Hence we find that public REITs' share of single-tenant retail net lease deals fell from 27% in 2021 (a period of very low cost of capital for everyone) to 15-19% in 2022-2023, then rebounded to an abnormally high 38% in the first half of 2024.
For at least another few quarters, public REITs should continue to enjoy a strong cost of capital advantage over private investors, allowing them to scoop up billions of dollars of net lease properties at high investment spreads.
Thus, the fundamental performance of our 7 net lease REITs could be very different in the second half of the year than in the first half.
Even so, let's look at their Q2 results to see what we can learn.
Essential Properties Realty (EPRT): click here for investment thesis
Agree Realty (ADC): click here for investment thesis
EPR Properties (EPR): click here for investment thesis
NNN REIT (NNN): click here for investment thesis
VICI Properties (VICI): click here for investment thesis
W.P. Carey (WPC): click here for investment thesis
Modiv Industrial (MDV): click here for investment thesis
Afterward, we'll look at which ones make the best buys today.

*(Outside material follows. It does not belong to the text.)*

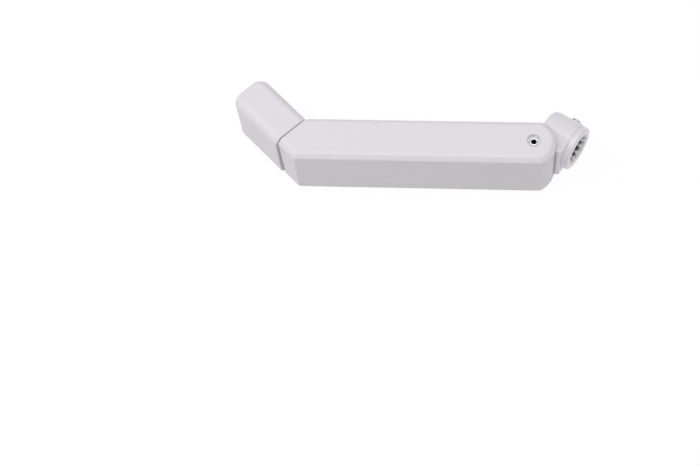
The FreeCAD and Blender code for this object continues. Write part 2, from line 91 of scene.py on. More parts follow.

Essential Properties Realty Trust (EPRT): EPRT demonstrated once again in Q2 why it is the quintessential anchor position for our Core Portfolio. The REIT invested a quarterly record $334 million into single-tenant retail net lease properties at a weighted average cash cap rate of 8.0% and weighted average rent escalation of 1.9% annually. All (100%) of these acquisitions require unit-level financial reporting, while 76% are part of master leases covering multiple properties with cross-default provisions. Finally, the weighted average lease term of these sale-leaseback acquisitions was 17.8 years, signifying that initial lease terms tend to be either 20-years or 15 years with a slight tilt toward the 20-year option. Meanwhile, the balance sheet remains in top-notch shape at a net debt to EBITDA ratio of 4.6x. AFFO per share rose 4.9% in both Q2 and 1H 2024. At an AFFO multiple of 16.7x, EPRT now has somewhat minimal upside to its 17-18x fair valuation but remains a strong, steady, and reliable compounder that should deliver above-average returns with below-average risk over the long run.